Provided information:

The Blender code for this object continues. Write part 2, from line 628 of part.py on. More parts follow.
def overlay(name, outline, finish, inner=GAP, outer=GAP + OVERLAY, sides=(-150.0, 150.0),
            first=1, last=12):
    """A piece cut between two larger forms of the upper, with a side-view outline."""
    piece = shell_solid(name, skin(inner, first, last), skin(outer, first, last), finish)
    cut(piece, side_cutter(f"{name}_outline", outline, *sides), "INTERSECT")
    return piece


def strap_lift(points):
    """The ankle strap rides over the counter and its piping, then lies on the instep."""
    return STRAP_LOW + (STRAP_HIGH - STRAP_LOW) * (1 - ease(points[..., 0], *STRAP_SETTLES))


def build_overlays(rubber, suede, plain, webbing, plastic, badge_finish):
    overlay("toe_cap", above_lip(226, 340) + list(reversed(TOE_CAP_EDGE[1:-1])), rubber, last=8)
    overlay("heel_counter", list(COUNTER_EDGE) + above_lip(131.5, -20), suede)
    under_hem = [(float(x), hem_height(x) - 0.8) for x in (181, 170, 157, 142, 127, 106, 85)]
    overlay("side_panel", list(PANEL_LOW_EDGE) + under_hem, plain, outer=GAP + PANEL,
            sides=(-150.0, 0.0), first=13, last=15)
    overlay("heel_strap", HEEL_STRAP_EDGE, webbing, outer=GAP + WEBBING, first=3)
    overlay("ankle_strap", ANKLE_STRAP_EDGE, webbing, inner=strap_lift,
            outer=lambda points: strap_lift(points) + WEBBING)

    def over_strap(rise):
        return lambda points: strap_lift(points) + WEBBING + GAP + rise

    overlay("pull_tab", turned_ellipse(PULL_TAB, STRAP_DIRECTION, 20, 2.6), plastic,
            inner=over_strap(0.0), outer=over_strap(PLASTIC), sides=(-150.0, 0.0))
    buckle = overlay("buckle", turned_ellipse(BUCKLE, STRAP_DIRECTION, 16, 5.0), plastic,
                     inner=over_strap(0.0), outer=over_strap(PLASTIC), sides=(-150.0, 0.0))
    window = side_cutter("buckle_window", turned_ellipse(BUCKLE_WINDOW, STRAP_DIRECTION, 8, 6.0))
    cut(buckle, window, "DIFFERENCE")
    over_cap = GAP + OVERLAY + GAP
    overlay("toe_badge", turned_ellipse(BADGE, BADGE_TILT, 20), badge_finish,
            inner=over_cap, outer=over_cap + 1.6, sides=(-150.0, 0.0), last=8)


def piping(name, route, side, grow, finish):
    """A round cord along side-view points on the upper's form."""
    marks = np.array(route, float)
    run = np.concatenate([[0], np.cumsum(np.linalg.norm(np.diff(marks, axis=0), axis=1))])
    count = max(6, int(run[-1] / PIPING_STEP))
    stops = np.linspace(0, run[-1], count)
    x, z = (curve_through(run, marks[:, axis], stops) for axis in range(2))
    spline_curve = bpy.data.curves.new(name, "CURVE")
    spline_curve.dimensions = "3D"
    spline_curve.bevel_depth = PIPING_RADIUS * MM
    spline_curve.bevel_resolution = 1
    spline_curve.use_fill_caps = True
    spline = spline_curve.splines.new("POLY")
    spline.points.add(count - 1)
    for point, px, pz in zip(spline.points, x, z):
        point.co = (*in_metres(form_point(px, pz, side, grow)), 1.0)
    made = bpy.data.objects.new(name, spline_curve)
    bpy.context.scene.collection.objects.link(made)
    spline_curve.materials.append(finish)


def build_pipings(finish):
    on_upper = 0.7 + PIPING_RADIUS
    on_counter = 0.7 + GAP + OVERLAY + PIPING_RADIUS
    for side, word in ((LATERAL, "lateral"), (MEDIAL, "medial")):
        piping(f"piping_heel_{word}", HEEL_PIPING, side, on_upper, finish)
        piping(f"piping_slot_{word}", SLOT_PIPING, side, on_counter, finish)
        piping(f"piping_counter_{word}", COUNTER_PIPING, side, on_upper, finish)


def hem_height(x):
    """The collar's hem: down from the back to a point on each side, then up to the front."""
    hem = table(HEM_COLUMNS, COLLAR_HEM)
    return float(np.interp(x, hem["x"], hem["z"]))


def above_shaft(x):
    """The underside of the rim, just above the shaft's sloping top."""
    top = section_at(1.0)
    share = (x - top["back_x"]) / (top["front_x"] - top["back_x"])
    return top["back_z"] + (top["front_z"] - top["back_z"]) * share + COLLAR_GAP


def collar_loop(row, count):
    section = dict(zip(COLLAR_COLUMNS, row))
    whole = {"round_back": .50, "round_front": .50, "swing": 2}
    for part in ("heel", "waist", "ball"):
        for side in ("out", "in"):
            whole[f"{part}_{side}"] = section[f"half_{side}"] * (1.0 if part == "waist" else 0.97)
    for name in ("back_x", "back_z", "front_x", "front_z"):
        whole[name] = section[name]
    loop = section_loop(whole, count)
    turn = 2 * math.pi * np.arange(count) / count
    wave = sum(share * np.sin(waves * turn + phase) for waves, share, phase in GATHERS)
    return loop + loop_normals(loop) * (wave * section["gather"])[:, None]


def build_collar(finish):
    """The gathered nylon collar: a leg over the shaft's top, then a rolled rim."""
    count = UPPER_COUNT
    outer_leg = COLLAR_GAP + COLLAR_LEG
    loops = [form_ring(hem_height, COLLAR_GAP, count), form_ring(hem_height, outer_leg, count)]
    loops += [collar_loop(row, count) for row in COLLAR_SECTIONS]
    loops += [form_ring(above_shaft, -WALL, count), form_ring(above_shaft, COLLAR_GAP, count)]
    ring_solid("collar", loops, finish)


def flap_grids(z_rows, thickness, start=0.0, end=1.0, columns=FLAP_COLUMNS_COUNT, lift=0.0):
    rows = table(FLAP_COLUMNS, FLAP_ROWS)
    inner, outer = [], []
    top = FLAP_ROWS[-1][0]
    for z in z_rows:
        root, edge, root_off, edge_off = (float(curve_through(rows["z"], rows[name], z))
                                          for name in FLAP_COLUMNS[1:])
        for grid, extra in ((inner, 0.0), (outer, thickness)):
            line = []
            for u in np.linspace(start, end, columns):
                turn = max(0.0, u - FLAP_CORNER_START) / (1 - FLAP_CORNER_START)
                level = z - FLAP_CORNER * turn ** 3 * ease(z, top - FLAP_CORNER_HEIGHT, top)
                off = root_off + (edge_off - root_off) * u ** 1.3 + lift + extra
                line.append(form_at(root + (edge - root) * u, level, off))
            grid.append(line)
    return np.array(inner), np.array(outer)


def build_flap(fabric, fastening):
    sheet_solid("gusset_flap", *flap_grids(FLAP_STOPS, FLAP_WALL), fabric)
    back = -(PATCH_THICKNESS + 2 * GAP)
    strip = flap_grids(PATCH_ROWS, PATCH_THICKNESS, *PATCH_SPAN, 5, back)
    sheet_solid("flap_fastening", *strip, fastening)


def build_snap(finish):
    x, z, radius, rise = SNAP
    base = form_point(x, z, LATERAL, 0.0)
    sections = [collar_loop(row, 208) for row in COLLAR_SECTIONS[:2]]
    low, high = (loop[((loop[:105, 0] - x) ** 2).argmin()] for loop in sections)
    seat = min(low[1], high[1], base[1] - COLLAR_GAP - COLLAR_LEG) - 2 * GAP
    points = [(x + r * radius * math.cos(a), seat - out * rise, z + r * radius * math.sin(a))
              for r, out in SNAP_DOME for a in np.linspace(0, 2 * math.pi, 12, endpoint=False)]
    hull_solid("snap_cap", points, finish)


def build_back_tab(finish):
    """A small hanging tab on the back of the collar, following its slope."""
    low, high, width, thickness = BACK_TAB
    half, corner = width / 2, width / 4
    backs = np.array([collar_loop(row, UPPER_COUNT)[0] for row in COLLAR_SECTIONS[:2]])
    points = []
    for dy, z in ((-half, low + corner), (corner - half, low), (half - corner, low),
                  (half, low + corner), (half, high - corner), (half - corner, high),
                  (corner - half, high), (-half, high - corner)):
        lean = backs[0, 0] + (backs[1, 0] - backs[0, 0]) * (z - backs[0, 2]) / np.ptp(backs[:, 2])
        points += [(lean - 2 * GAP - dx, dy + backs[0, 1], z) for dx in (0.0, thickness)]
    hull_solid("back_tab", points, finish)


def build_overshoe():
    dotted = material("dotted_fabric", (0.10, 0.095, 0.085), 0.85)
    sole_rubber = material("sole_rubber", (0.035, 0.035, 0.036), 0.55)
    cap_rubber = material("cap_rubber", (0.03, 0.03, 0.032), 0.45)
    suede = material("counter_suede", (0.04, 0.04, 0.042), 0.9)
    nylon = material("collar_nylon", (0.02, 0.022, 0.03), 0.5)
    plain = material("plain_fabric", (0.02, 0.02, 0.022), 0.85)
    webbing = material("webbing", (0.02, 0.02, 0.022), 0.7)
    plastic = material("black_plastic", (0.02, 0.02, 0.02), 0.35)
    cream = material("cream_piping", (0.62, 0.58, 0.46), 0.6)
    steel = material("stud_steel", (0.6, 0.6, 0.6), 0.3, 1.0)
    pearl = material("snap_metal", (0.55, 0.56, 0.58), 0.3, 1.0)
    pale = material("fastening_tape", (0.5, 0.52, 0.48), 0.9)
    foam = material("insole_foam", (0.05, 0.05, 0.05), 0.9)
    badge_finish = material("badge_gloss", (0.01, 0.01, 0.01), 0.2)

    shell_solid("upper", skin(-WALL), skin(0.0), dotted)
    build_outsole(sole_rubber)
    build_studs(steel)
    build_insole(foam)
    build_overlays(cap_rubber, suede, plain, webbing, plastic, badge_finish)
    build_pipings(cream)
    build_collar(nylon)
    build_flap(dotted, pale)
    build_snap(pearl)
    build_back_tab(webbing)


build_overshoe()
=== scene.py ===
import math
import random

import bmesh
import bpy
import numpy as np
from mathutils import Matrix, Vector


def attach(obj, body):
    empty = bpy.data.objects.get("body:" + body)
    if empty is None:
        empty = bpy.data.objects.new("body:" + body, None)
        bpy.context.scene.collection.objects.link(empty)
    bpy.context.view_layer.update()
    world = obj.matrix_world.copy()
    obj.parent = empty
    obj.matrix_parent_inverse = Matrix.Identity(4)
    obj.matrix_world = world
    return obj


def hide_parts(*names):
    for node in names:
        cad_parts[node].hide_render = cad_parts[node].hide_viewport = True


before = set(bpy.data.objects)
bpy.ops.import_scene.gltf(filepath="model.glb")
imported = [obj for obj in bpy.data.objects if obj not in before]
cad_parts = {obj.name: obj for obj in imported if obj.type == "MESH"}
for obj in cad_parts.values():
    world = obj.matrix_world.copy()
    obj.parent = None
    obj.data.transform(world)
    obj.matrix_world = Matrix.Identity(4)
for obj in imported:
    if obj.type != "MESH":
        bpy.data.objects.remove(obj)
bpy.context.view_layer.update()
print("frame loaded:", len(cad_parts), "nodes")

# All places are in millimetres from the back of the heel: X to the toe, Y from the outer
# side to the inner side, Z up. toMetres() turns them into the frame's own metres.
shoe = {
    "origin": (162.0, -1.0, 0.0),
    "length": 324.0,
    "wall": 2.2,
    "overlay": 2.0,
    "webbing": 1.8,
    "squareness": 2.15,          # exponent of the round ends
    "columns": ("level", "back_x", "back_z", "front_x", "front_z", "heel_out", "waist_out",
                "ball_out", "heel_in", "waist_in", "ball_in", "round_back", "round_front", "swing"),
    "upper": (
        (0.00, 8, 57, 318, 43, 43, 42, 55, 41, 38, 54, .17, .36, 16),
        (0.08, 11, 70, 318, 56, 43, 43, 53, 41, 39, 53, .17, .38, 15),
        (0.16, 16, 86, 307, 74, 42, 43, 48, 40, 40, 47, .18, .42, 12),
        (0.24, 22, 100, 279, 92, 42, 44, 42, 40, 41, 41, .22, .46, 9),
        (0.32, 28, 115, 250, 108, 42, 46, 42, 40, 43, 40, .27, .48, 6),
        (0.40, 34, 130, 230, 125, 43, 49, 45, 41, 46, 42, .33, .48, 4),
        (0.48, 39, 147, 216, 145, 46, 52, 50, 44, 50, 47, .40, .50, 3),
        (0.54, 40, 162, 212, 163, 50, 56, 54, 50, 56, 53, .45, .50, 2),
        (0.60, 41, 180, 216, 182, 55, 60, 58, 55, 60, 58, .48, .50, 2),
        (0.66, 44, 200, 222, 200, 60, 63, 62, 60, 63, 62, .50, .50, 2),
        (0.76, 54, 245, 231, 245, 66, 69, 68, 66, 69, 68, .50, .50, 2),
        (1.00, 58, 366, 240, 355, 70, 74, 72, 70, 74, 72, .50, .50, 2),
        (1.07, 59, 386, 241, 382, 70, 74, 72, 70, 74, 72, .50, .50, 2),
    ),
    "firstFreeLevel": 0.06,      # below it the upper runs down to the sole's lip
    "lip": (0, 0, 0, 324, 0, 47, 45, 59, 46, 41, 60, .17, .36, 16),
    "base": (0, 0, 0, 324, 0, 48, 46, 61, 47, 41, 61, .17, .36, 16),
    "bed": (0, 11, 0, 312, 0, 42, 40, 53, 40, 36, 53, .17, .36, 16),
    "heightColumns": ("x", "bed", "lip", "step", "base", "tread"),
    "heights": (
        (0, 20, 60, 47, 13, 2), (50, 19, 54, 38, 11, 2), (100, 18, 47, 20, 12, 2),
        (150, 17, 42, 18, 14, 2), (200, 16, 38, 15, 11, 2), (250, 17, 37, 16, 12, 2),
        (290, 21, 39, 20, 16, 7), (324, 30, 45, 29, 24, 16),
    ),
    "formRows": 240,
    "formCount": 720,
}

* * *

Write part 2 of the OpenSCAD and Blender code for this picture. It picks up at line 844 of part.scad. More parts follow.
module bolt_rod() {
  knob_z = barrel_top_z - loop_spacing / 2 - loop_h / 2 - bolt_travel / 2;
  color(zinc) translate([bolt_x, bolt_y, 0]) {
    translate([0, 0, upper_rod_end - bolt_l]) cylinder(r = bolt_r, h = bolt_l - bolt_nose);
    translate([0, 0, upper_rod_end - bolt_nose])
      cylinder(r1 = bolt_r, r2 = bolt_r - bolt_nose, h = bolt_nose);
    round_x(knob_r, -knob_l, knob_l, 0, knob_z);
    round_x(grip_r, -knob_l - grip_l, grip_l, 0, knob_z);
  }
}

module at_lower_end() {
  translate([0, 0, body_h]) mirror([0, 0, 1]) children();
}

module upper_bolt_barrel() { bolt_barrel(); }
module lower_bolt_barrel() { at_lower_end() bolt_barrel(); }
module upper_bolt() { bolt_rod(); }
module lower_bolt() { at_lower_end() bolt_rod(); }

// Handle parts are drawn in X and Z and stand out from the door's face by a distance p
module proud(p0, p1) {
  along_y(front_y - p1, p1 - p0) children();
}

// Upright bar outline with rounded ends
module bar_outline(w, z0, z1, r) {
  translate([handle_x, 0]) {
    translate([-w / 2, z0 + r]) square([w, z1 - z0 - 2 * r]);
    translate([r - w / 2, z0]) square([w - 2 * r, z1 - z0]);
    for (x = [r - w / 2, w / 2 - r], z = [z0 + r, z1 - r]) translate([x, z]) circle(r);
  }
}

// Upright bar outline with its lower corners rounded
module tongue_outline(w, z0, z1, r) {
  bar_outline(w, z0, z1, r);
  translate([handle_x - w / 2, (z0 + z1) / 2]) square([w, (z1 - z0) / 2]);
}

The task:
Begin at the line that has "skin(-WALL), skin(0.0), dotted)"; stop after the line that has "obj.parent = empty". Copy every line in that span exactly.

Output below:
    shell_solid("upper", skin(-WALL), skin(0.0), dotted)
    build_outsole(sole_rubber)
    build_studs(steel)
    build_insole(foam)
    build_overlays(cap_rubber, suede, plain, webbing, plastic, badge_finish)
    build_pipings(cream)
    build_collar(nylon)
    build_flap(dotted, pale)
    build_snap(pearl)
    build_back_tab(webbing)


build_overshoe()
=== scene.py ===
import math
import random

import bmesh
import bpy
import numpy as np
from mathutils import Matrix, Vector


def attach(obj, body):
    empty = bpy.data.objects.get("body:" + body)
    if empty is None:
        empty = bpy.data.objects.new("body:" + body, None)
        bpy.context.scene.collection.objects.link(empty)
    bpy.context.view_layer.update()
    world = obj.matrix_world.copy()
    obj.parent = empty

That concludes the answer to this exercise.